Amazon’s share of product searches is up to 54%, strongly beating out Google and asserting its dominance over the way people buy. But working with Amazon can prove to be just as dangerous. Giants like Toys R Us went under thanks to getting the short end of the stick from the Amazon business wizards. Can’t live with them, can’t live without them, and definitely can’t ignore them.
Earned media cannot be controlled
Influencers are both a boon and a scourge for brands
There were always celebrity endorsements. But once social networks broke out there came along a new breed of the “popular,” the “important,” the “influential.” Measured by audience, influencers command premiums on the space on their profiles.
At the beginning there were the big influencers. The Chiaras and the Marianos. Then, once those accounts were saturated, the focus shifted to middle-tier influencers. With between 100K and 1M followers, brands have to work with more of them to attain the same impact. In 2018 we saw the rise of micro-influencers, with 20K to 100K followers, who were deemed more authentic and who you could pay much less. So while influencer budgets remained steady (or rose or fell depending on the brand) you got the same reach from an increasing number of smaller and smaller influencers.

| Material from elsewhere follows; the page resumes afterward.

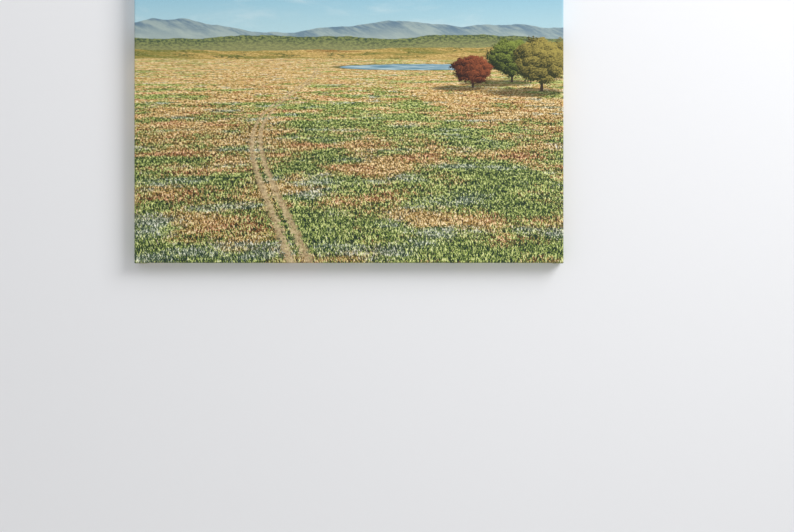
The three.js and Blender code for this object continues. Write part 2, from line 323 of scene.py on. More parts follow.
def meadow(paint, x, h):
    fall = paint.most(HORIZON - h, 0.0) + NEAR
    far = 1.0 / fall
    ground = paint.vector(x * far * 0.8, far * 1.5)
    patch = paint.noise(ground, 2.0, 3.0, 0.6)
    second = paint.noise(paint.vector(x * far * 0.7 + 30.0, far * 1.7), 2.4, 3.0, 0.6)
    tuft = paint.noise(ground, 10.0, 4.0, 0.7)

    # Blades shrink with distance, and far off they run together sideways.
    swell = paint.noise(ground, 14.0, 0.0)
    level = paint.math("LOGARITHM", far, SHRINK) + (swell - 0.5) * 2.0
    bent = x + (paint.noise(paint.vector(x, h), 22.0, 2.0) - 0.5) * 0.012
    tone, hue = blades(paint, bent, h, level, 0.32)
    tone_2, hue_2 = blades(paint, bent + 5.0, h, level, -0.20)
    front = paint.step(tone_2 - tone, -0.02, 0.02)
    hue = hue + (hue_2 - hue) * front
    tone = paint.most(tone, tone_2)

    distant = paint.step(h, 0.30, 0.56)
    rows = paint.noise(paint.vector(x * far * 0.35, far * 2.6), 2.0, 4.0, 0.75)
    deep = (patch - 0.5) * 0.6 + (tuft - 0.5) * 1.4 + (rows - 0.5) * (0.4 + distant * 0.9)
    fine = paint.noise(paint.vector(x * 380.0, h * 330.0), 1.0, 2.0, 0.8)
    tone = (tone - 0.56) * (9.2 - distant * 4.2) + 0.49 + distant * 0.22 + deep + (fine - 0.5) * 0.8

    mixed = (hue - 0.5) * (1.8 - distant * 0.8)
    streaks = paint.noise(paint.vector(x * far * 0.22 + 9.0, far * 1.1), 2.0, 3.0, 0.6)
    sweep = paint.noise(paint.vector(x * 1.6 + 4.0, h * 6.0), 1.0, 2.0)
    warmth = (patch - 0.5) * (1.9 - distant * 0.5) + mixed + paint.step(h, 0.0, 0.60, -0.10, 0.10)
    warmth = warmth + (sweep - 0.5) * 1.3 + ((rows - 0.5) * 0.9 + (streaks - 0.5) * 2.0) * distant
    grey = second + (hue - 0.5) * 0.8 + paint.step(h, 0.0, 0.5, 0.02, -0.01)
    rust = paint.step(second - (hue - 0.5) * 0.9, 0.38, 0.42, 0.85, 0.0)
    dry = paint.mix(rust, paint.ramp(tone, GOLD_STOPS), paint.ramp(tone, RUST_STOPS))
    grass = paint.mix(paint.step(warmth, -0.06, 0.07), paint.ramp(tone, GREEN_STOPS), dry)
    sage = paint.ramp(tone + 0.04, SAGE_STOPS)
    grass = paint.mix(paint.step(grey, 0.60, 0.66, 0.0, 0.85), grass, sage)
    return paint.mix(paint.step(h, 0.45, 0.60, 0.0, 0.35), grass, linear(204, 178, 118))


def track(paint, x, h, under):
    """Two wheel ruts that wind away over the grass."""
    fall = paint.most(HORIZON - h, 0.0)
    swing = paint.sine(1.15 / (fall + 0.10) + 0.9)
    middle = fall * (swing * 0.40 - 0.30) - 0.10
    ragged = paint.noise(paint.vector(x * 90.0, h * 120.0), 1.0, 4.0, 0.8)
    off = paint.size(x - middle) / (fall * 0.062 + 0.0016)
    off = off + (ragged - 0.5) * paint.least(fall * 6.0, 2.2)
    rut = paint.step(off, 0.25, 0.45) * paint.step(off, 0.85, 1.10, 1.0, 0.0)
    soil = paint.mix(paint.step(ragged, 0.3, 0.7), linear(126, 96, 58), linear(228, 206, 162))
    return paint.mix(rut * paint.step(h, 0.54, 0.575, 0.85, 0.0), under, soil)


def lake(paint, x, h, under):
    wobble = paint.noise(paint.vector(x * 9.0, h * 40.0), 1.0, 4.0, 0.7)
    across, up = (x - 0.20) / 0.23, (h - 0.556 + (wobble - 0.5) * 0.008) / 0.0085
    reach = across * across + up * up
    ripple = paint.noise(paint.vector(x * 14.0, h * 420.0), 1.0, 3.0, 0.6)
    water = paint.mix(paint.step(ripple, 0.4, 0.65), linear(96, 138, 160), linear(182, 206, 210))
    under = paint.mix(paint.step(reach, 0.98, 1.4, 0.8, 0.0), under, linear(70, 84, 44))
    return paint.mix(paint.step(reach, 0.92, 1.0, 1.0, 0.0), under, water)


def tree(paint, x, h, under, at, base, width, height, dark, light, seed):
    """A broad tree lit from the upper right: its shadow on the grass, its trunk and its leaves."""
    dx, dz = (x - at) / width, (h - base) / height
    rough = paint.noise(paint.vector(dx + seed, dz), 3.4, 4.0, 0.65)
    sx, sz = (dx + 0.30) / 0.80, (dz + 0.01) / 0.09
    shadow = sx * sx + sz * sz + (rough - 0.5) * 1.6
    under = paint.mix(paint.step(shadow, 0.4, 1.1, 0.75, 0.0), under, linear(36, 46, 26))

    trunk = paint.step(paint.size(dx + (rough - 0.5) * 0.1), 0.018, 0.030, 1.0, 0.0)
    trunk = trunk * paint.step(dz, -0.005, 0.01) * paint.step(dz, 0.55, 0.6, 1.0, 0.0)
    under = paint.mix(trunk, under, linear(52, 42, 32))

    tilt = height / width
    place = paint.vector(dx * 7.0 + (rough - 0.5) * 1.5 + seed, dz * tilt * 7.0)
    clump = paint.cells(place, "Position", 0.9)
    gap = Value(paint, clump.socket.node.outputs["Distance"])
    px, py, _ = paint.split(clump)
    qx, qy, _ = paint.split(place)
    leaf = paint.noise(place, 5.0, 4.0, 0.8)
    cx, cz = dx / 0.50, (dz - 0.57) / 0.43
    reach = cx * cx + cz * cz + (gap - 0.35) * 0.4 + (leaf - 0.5) * 1.5 + (rough - 0.5) * 1.9
    shine = dx * 0.5 + dz * 0.7 + (qx - px) * 0.16 + (qy - py) * 0.36
    shine = shine + (leaf - 0.5) * 2.8 + (rough - 0.5) * 1.1
    crown = paint.mix(paint.step(shine, 0.0, 1.0), dark, light)
    return paint.mix(paint.step(reach, 0.92, 1.04, 1.0, 0.0), under, crown)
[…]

Now we are on the cusp of nano-influencers, which means that brands are working with hundreds of people to create content. With my experience I can tell you that it’s difficult enough to create quality content with one or two agencies. Spread out the efforts of a project manager or influencer manager over a huge swath of amateur talent who don’t even understand Photoshop and you can say good bye to quality. It’s just not physically possible to maintain an elevated brand image by spreading out the responsibilities of content production over that many people.
This is why I think that influencers are just a fad that is not the basis of a sound long-term digital marketing strategy. Sure, influencers can make an impact on popular culture and help to determine what’s hot, but for brands they don’t represent the sort of longterm opportunity for building brand equity.
Stick with what you can control.
What are the biggest problems your brand faces in 2019?